Useful business QR codes are usually boring in the best sense: stable target, clear label, readable size and a documented export file that can be reused.
Concrete scenario
A business prepares QR codes for support pages, product sheets, appointment forms, contact data and internal process documents.
- The same visual style should be reused across several materials.
- Files should be kept with the document or campaign source files.
- Targets should be checked before a new print or document release.
Typical mistakes
Business QR codes often fail because ownership and maintenance are unclear.
- The target page is moved without updating the printed material.
- Multiple teams create inconsistent code styles.
- Contact or support codes are distributed before the target page is mobile-ready.

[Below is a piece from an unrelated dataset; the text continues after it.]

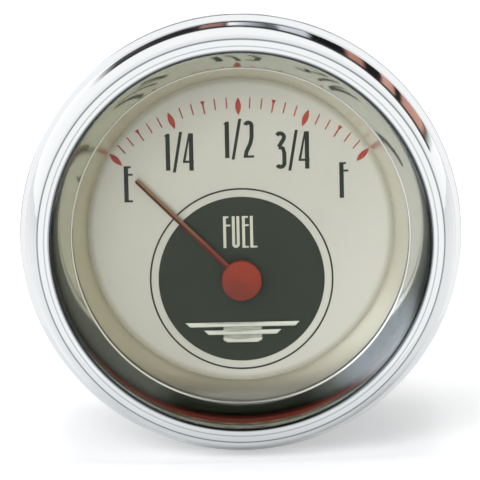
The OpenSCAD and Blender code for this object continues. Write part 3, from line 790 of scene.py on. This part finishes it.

- Analytics are expected from a static code without planning a hosted tracking layer.
Recommended settings
Keep the code conservative and document the target.
- Use URL, vCard, email or phone content types depending on the task.
- Use PNG for Office documents and SVG for print layouts.
- Keep brand styling secondary to readability.
- Name exported files with the target, date and medium.
Test checklist
Test with the people and devices that represent the real use case.
- Check the target on mobile data, not only office WiFi.
- Verify that contact data imports correctly.
- Confirm that printed versions scan from the expected distance.
- Keep a record of where each QR code is used.
Example workflow
Create the support URL, generate the QR code locally, export PNG for a PDF handout and SVG for the print template, then store both exports next to the source document.